Paul’s own letters and life are also a testament to the divine priority of Jerusalem. We Christians so often quote “I am not ashamed of the Good News, for it is the power of God for salvation.” But we forget the divine priority placed in the very next sentence: “To the Jew first, and also to the Greek.” Paul mentions throughout his letters of his tzedakah in gathering a collection among the believers in the nations for the poor and widows of Jerusalem. Paul delayed his travels in order to work around his traveling to Jerusalem for the Biblical feasts. Paul writes again in His letters that God hasn’t abandoned the Jewish people, nor revoked a single promise he made to Israel. Those promises include, of course, the chosen, divine focal point of Zion.

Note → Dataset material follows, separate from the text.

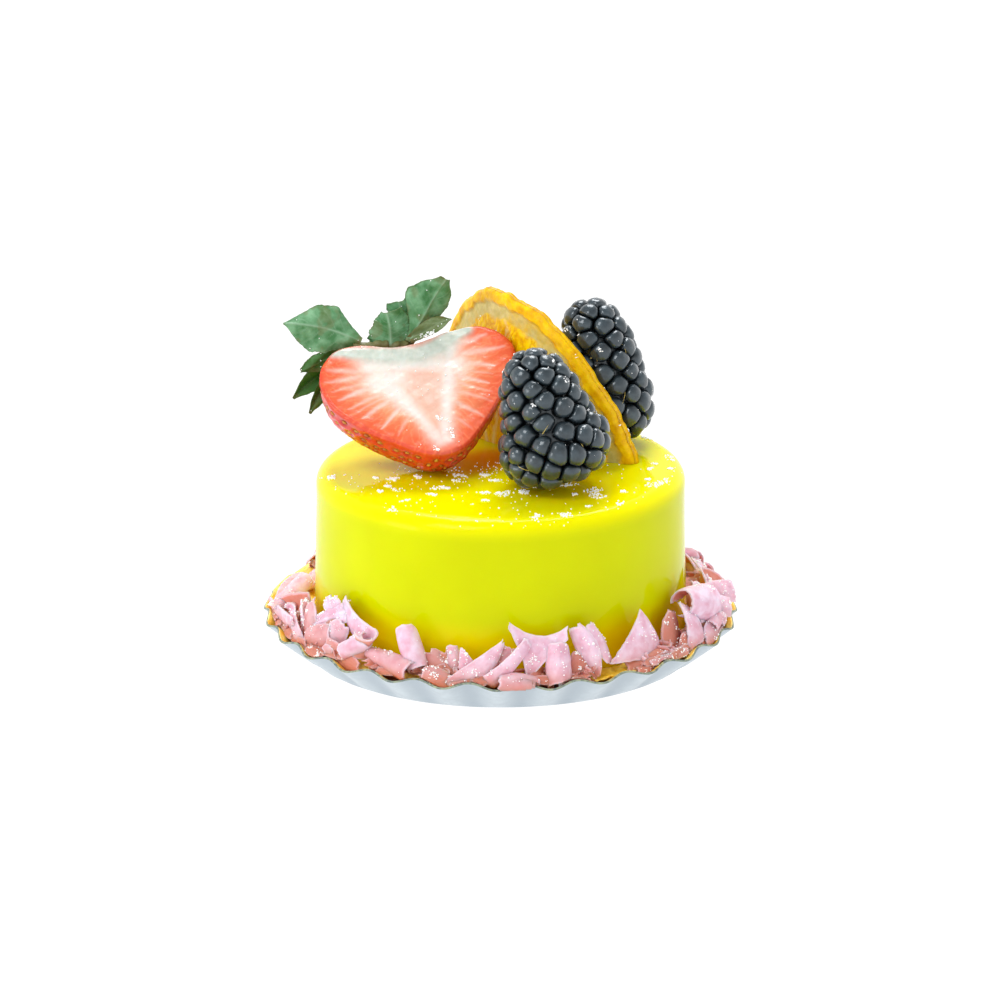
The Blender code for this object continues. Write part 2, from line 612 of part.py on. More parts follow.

And the final book of the Bible speaks of the restoration of all things at the end of the age, when God brings “a new heavens, a new earth, and a new Jerusalem.”
Jerusalem remains God’s home.
Fast forward to today. It should be no surprise to students of the Bible that Jerusalem has returned to the Jewish people and has once again become a place of “joy and gladness”, a city where “the voice of the bride and the voice of the bridegroom are heard again.” That all happened on June 7th, 1967. That’s 50 years ago next month.
The precursor to that was 69 years ago today, when Israel the nation and the land returned to its ancient owners, the Jewish people.
So, disciples of Yeshua. Let’s pray for, seek the good of, do everything in our power to tangibly bless that holy place where God has set his name forever: Jerusalem. God loves that place.